Oleh ARIS PRASETYO
JAKARTA, KOMPAS – Pemerintah daerah yang punya hak membeli saham ditengarai tak punya cukup dana. Untuk itu, skema saham cuma-cuma kepada pemerintah daerah -tempat lokasi tambang- bisa menjadi jalan keluar. Selain itu, kewajiban perusahaan yang terlibat pengelolaan divestasi untuk menyampaikan laporan keuangan secara berkala, bisa diperketat.
Hal itu disampaikan peneliti kebijakan divestasi pada Article 33, sebuah lembaga riset untuk perubahan sosial, Iqbal Damanik, Kamis (23/2).
Iqbal mencontohkan, Kalimantan Selatan memiliki pendapatan asli daerah pada 2015 sekitar Rp 3 triliun. Sementara, dana yang diperlukan untuk membeli saham perusahaan tambang di daerah tersebut mencapai Rp 4,8 triliun.

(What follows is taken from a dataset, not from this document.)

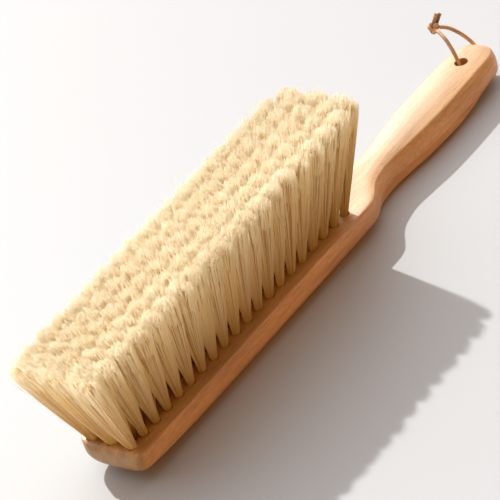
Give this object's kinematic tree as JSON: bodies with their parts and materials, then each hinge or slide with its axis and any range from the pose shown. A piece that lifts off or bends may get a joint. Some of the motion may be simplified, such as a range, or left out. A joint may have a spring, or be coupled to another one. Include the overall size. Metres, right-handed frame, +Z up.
{
  "type": "bench brush",
  "caption": "Wooden bench brush lying on its back: one-piece beech block and shaped handle, fanned natural-fibre tufts, and a knotted leather hanging thong.",
  "frame": {"origin": "on the flat of the back, under the middle of the field of tufts", "axes": "+X along the brush from the toe to the handle, +Z up out of the bristle face, +Y to the side the thong falls to"},
  "size_m": [0.3578, 0.053, 0.0773],
  "materials": {
    "beech": "fine sanded, thin satin oil",
    "fibre": "pale plant fibre, slightly glossy",
    "anchor_wire": "bare drawn wire",
    "thong_leather": "tan round lace, dull"
  },
  "bodies": {
    "root": {"stock": "beech", "tufts_rank_01": "fibre", "tufts_rank_02": "fibre", "tufts_rank_03": "fibre", "tufts_rank_04": "fibre", "tufts_rank_05": "fibre", "tufts_rank_06": "fibre", "tufts_rank_07": "fibre", "tufts_rank_08": "fibre", "tufts_rank_09": "fibre", "tufts_rank_10": "fibre", "tufts_rank_11": "fibre", "tufts_rank_12": "fibre", "tufts_rank_13": "fibre", "tufts_rank_14": "fibre", "tufts_rank_15": "fibre", "tufts_rank_16": "fibre", "tufts_rank_17": "fibre", "tufts_rank_18": "fibre", "tufts_rank_19": "fibre", "tufts_rank_20": "fibre", "anchors_rank_01": "anchor_wire", "anchors_rank_02": "anchor_wire", "anchors_rank_03": "anchor_wire", "anchors_rank_04": "anchor_wire", "anchors_rank_05": "anchor_wire", "anchors_rank_06": "anchor_wire", "anchors_rank_07": "anchor_wire", "anchors_rank_08": "anchor_wire", "anchors_rank_09": "anchor_wire", "anchors_rank_10": "anchor_wire", "anchors_rank_11": "anchor_wire", "anchors_rank_12": "anchor_wire", "anchors_rank_13": "anchor_wire", "anchors_rank_14": "anchor_wire", "anchors_rank_15": "anchor_wire", "anchors_rank_16": "anchor_wire", "anchors_rank_17": "anchor_wire", "anchors_rank_18": "anchor_wire", "anchors_rank_19": "anchor_wire", "anchors_rank_20": "anchor_wire", "thong": "thong_leather", "thong_knot": "thong_leather", "thong_tails": "thong_leather"}
  },
  "joints": []
}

“Artinya, tak ada dana yang cukup di daerah untuk membeli saham. Selain itu, ada potensi penyalahgunaan wewenang yang menjurus ke arah korupsi dalam perencanaan pengelolaan divestasi,” kata Iqbal.

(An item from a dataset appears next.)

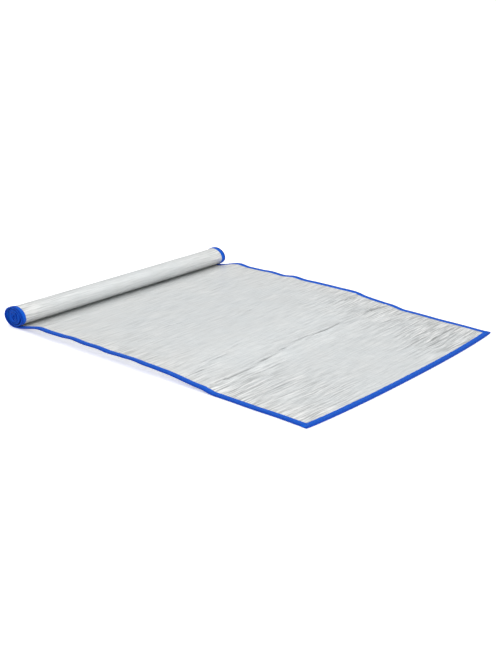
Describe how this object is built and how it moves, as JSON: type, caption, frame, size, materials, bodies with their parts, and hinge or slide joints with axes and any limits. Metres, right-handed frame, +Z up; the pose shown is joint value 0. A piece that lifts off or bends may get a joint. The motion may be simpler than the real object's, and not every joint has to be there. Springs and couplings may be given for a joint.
{
  "type": "roll-up sleeping mat",
  "caption": "Thin roll-up foam sleeping mat with metallised film faces and a blue sewn edge tape, one end wound into a roll and the other lying flat past a fold crease.",
  "frame": {"origin": "on the ground, under the middle of the whole outline: free end to the far side of the roll, and edge to edge", "axes": "+X along the mat from the roll to the free end, +Y across the mat, +Z up"},
  "size_m": [1.1078, 0.9, 0.0609],
  "materials": {
    "silver_film": "satin metallised film, finely wrinkled",
    "white_foam": "matt closed-cell foam",
    "blue_tape": "matt woven tape",
    "blue_thread": "polyester sewing thread"
  },
  "bodies": {
    "lying_sheet": {"lying_far_stitching": "blue_thread", "lying_far_tape": "blue_tape", "lying_foam_core": "white_foam", "lying_ground_film": "silver_film", "lying_near_stitching": "blue_thread", "lying_near_tape": "blue_tape", "lying_top_film": "silver_film"},
    "free_end_panel": {"free_end_cross_stitching": "blue_thread", "free_end_far_stitching": "blue_thread", "free_end_far_tape": "blue_tape", "free_end_foam_core": "white_foam", "free_end_ground_film": "silver_film", "free_end_near_stitching": "blue_thread", "free_end_near_tape": "blue_tape", "free_end_tape": "blue_tape", "free_end_top_film": "silver_film"},
    "turn_01": {"turn_01_far_tape": "blue_tape", "turn_01_near_tape": "blue_tape", "turn_01_sheet": "silver_film"},
    "turn_02": {"turn_02_far_tape": "blue_tape", "turn_02_near_tape": "blue_tape", "turn_02_sheet": "silver_film"},
    "turn_03": {"turn_03_far_tape": "blue_tape", "turn_03_near_tape": "blue_tape", "turn_03_sheet": "silver_film"},
    "turn_04": {"turn_04_far_tape": "blue_tape", "turn_04_near_tape": "blue_tape", "turn_04_sheet": "silver_film"},
    "turn_05": {"turn_05_far_tape": "blue_tape", "turn_05_near_tape": "blue_tape", "turn_05_sheet": "silver_film"},
    "turn_06": {"turn_06_far_tape": "blue_tape", "turn_06_near_tape": "blue_tape", "turn_06_sheet": "silver_film"},
    "turn_07": {"turn_07_far_tape": "blue_tape", "turn_07_near_tape": "blue_tape", "turn_07_sheet": "silver_film"},
    "turn_08": {"turn_08_far_tape": "blue_tape", "turn_08_near_tape": "blue_tape", "turn_08_sheet": "silver_film"},
    "turn_09": {"turn_09_far_tape": "blue_tape", "turn_09_near_tape": "blue_tape", "turn_09_sheet": "silver_film"},
    "turn_10": {"turn_10_far_tape": "blue_tape", "turn_10_near_tape": "blue_tape", "turn_10_sheet": "silver_film"},
    "turn_11": {"turn_11_far_tape": "blue_tape", "turn_11_near_tape": "blue_tape", "turn_11_sheet": "silver_film"},
    "inner_roll": {"roll_far_tape": "blue_tape", "roll_foam_core": "white_foam", "roll_ground_film": "silver_film", "roll_inner_end_tape": "blue_tape", "roll_near_tape": "blue_tape", "roll_top_film": "silver_film"}
  },
  "joints": [
    {"name": "fold_free_end", "type": "hinge", "parent": "lying_sheet", "child": "free_end_panel", "pos_m": [0.20891, 0, 0.0116], "axis": [0, -1, 0], "range_deg": [0, 170]},
    {"name": "unroll_01", "type": "hinge", "parent": "lying_sheet", "child": "turn_01", "pos_m": [-0.52605, 0, 0.00111], "axis": [0, -1, 0], "range_deg": [0, 30]},
    {"name": "unroll_02", "type": "hinge", "parent": "turn_01", "child": "turn_02", "pos_m": [-0.54552, 0, 0.01202], "axis": [0, -1, 0], "range_deg": [0, 30]},
    {"name": "unroll_03", "type": "hinge", "parent": "turn_02", "child": "turn_03", "pos_m": [-0.55337, 0, 0.02504], "axis": [0, -1, 0], "range_deg": [0, 30]},
    {"name": "unroll_04", "type": "hinge", "parent": "turn_03", "child": "turn_04", "pos_m": [-0.55338, 0, 0.03659], "axis": [0, -1, 0], "range_deg": [0, 30]},
    {"name": "unroll_05", "type": "hinge", "parent": "turn_04", "child": "turn_05", "pos_m": [-0.54574, 0, 0.04928], "axis": [0, -1, 0], "range_deg": [0, 30]},
    {"name": "unroll_06", "type": "hinge", "parent": "turn_05", "child": "turn_06", "pos_m": [-0.52694, 0, 0.05982], "axis": [0, -1, 0], "range_deg": [0, 30]},
    {"name": "unroll_07", "type": "hinge", "parent": "turn_06", "child": "turn_07", "pos_m": [-0.50212, 0, 0.05983], "axis": [0, -1, 0], "range_deg": [0, 30]},
    {"name": "unroll_08", "type": "hinge", "parent": "turn_07", "child": "turn_08", "pos_m": [-0.48364, 0, 0.0495], "axis": [0, -1, 0], "range_deg": [0, 30]},
    {"name": "unroll_09", "type": "hinge", "parent": "turn_08", "child": "turn_09", "pos_m": [-0.47637, 0, 0.03747], "axis": [0, -1, 0], "range_deg": [0, 30]},
    {"name": "unroll_10", "type": "hinge", "parent": "turn_09", "child": "turn_10", "pos_m": [-0.47636, 0, 0.02708], "axis": [0, -1, 0], "range_deg": [0, 30]},
    {"name": "unroll_11", "type": "hinge", "parent": "turn_10", "child": "turn_11", "pos_m": [-0.48343, 0, 0.01538], "axis": [0, -1, 0], "range_deg": [0, 30]},
    {"name": "unroll_12", "type": "hinge", "parent": "turn_11", "child": "inner_roll", "pos_m": [-0.50087, 0, 0.00555], "axis": [0, -1, 0], "range_deg": [0, 30]}
  ],
  "couplings": [
    {"joint": "unroll_02", "follows": "unroll_01", "ratio": 1},
    {"joint": "unroll_03", "follows": "unroll_01", "ratio": 1},
    {"joint": "unroll_04", "follows": "unroll_01", "ratio": 1},
    {"joint": "unroll_05", "follows": "unroll_01", "ratio": 1},
    {"joint": "unroll_06", "follows": "unroll_01", "ratio": 1},
    {"joint": "unroll_07", "follows": "unroll_01", "ratio": 1},
    {"joint": "unroll_08", "follows": "unroll_01", "ratio": 1},
    {"joint": "unroll_09", "follows": "unroll_01", "ratio": 1},
    {"joint": "unroll_10", "follows": "unroll_01", "ratio": 1},
    {"joint": "unroll_11", "follows": "unroll_01", "ratio": 1},
    {"joint": "unroll_12", "follows": "unroll_01", "ratio": 1}
  ]
}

Wakil Ketua Komisi VII DPR dari Partai Keadilan Sejahtera, Hadi Mulyadi, menambahkan, kebijakan divestasi untuk mewujudkan amanat konsitusi, di mana negara adalah pemilik sumber daya alam. Menurut dia, apabila sumber daya tambang dikelola sendiri, maka akan cukup untuk memakmurkan seluruh rakyat Indonesia.

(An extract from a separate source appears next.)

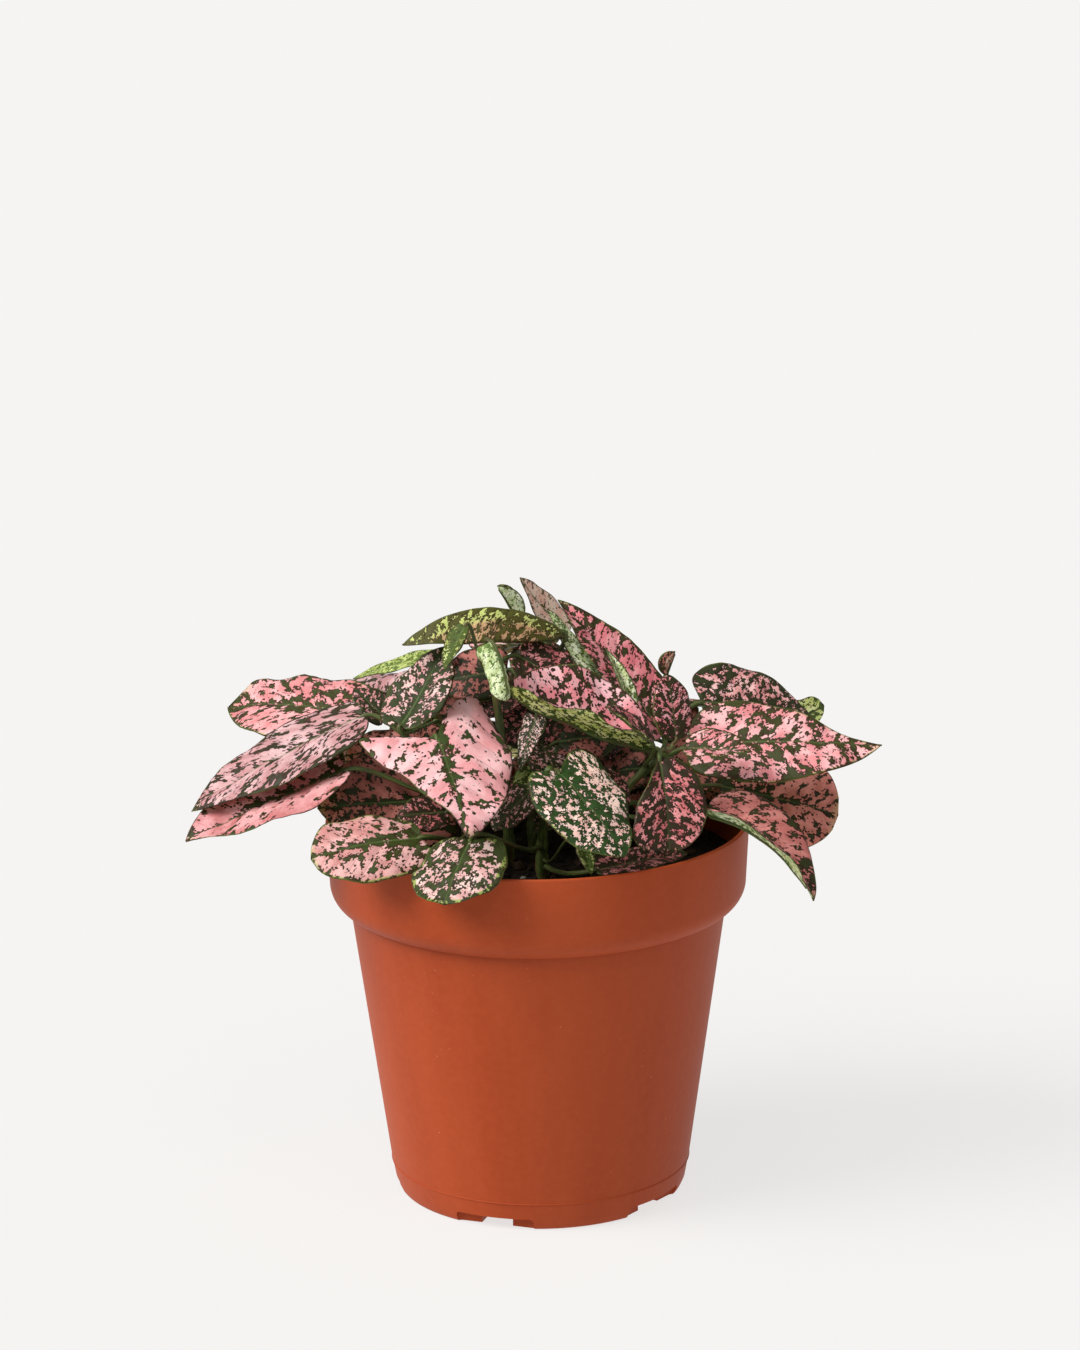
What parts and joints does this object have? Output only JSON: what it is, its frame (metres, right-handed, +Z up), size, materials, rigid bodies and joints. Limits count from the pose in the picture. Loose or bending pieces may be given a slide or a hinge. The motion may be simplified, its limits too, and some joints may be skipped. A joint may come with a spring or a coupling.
{
  "type": "potted plant",
  "caption": "Small bushy potted plant with pink, dark-spotted polka dot leaves on slender green stems, in a tapered terracotta-coloured plastic nursery pot with a deep rim band",
  "frame": {"origin": "centre of the pot's foot on the surface it stands on, below the middle of the whole plant", "axes": "+Z up along the pot's axis, the plant's front faces -Y, and its widest spread of leaves runs along X"},
  "size_m": [0.1695, 0.1236, 0.1523],
  "materials": {
    "terracotta_plastic": "satin",
    "potting_soil": "matte",
    "green_stem": "satin",
    "pink_leaf": "satin"
  },
  "bodies": {
    "root": {"pot": "terracotta_plastic", "soil": "potting_soil", "stem_1": "green_stem", "stem_2": "green_stem", "stem_3": "green_stem", "stem_4": "green_stem", "stem_5": "green_stem", "stem_6": "green_stem", "stem_7": "green_stem", "stem_8": "green_stem", "leaf_01": "pink_leaf", "leaf_02": "pink_leaf", "leaf_03": "pink_leaf", "leaf_04": "pink_leaf", "leaf_05": "pink_leaf", "leaf_06": "pink_leaf", "leaf_07": "pink_leaf", "leaf_08": "pink_leaf", "leaf_09": "pink_leaf", "leaf_10": "pink_leaf", "leaf_11": "pink_leaf", "leaf_12": "pink_leaf", "leaf_13": "pink_leaf", "leaf_14": "pink_leaf", "leaf_15": "pink_leaf", "leaf_16": "pink_leaf", "leaf_17": "pink_leaf", "leaf_18": "pink_leaf", "leaf_19": "pink_leaf", "leaf_20": "pink_leaf", "leaf_21": "pink_leaf", "leaf_22": "pink_leaf", "leaf_23": "pink_leaf", "leaf_24": "pink_leaf", "leaf_25": "pink_leaf", "leaf_26": "pink_leaf", "leaf_27": "pink_leaf", "leaf_28": "pink_leaf", "leaf_29": "pink_leaf", "leaf_30": "pink_leaf", "leaf_31": "pink_leaf", "leaf_32": "pink_leaf", "leaf_33": "pink_leaf", "leaf_34": "pink_leaf", "leaf_35": "pink_leaf", "leaf_36": "pink_leaf", "leaf_37": "pink_leaf", "leaf_38": "pink_leaf", "leaf_39": "pink_leaf", "leaf_40": "pink_leaf", "leaf_41": "pink_leaf", "leaf_42": "pink_leaf", "leaf_43": "pink_leaf", "leaf_44": "pink_leaf", "leaf_45": "pink_leaf", "leaf_46": "pink_leaf", "leaf_47": "pink_leaf", "leaf_48": "pink_leaf", "leaf_49": "pink_leaf", "leaf_50": "pink_leaf"}
  },
  "joints": []
}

Dalam Peraturan Pemerintah Nomor 1 Tahun 2017 diatur divestasi saham perusahaan tambang mineral sedikitnya 51 persen hingga tahun ke-10 sejak perusahaan tersebut berproduksi. Pelepasan saham sedikitnya 51 persen itu dilakukan secara bertahap, yaitu pada tahun keenam sebesar 20 persen, tahun ketujuh sebesar 30 persen, tahun kedelapan sebesar 37 persen, tahun kesembilan sebesar 44 persen, dan tahun kesepuluh sebesar 51 persen. Jika pemerintah pusat tidak bersedia membeli, saham ditawarkan ke pemerintah daerah hingga ke swasta nasional.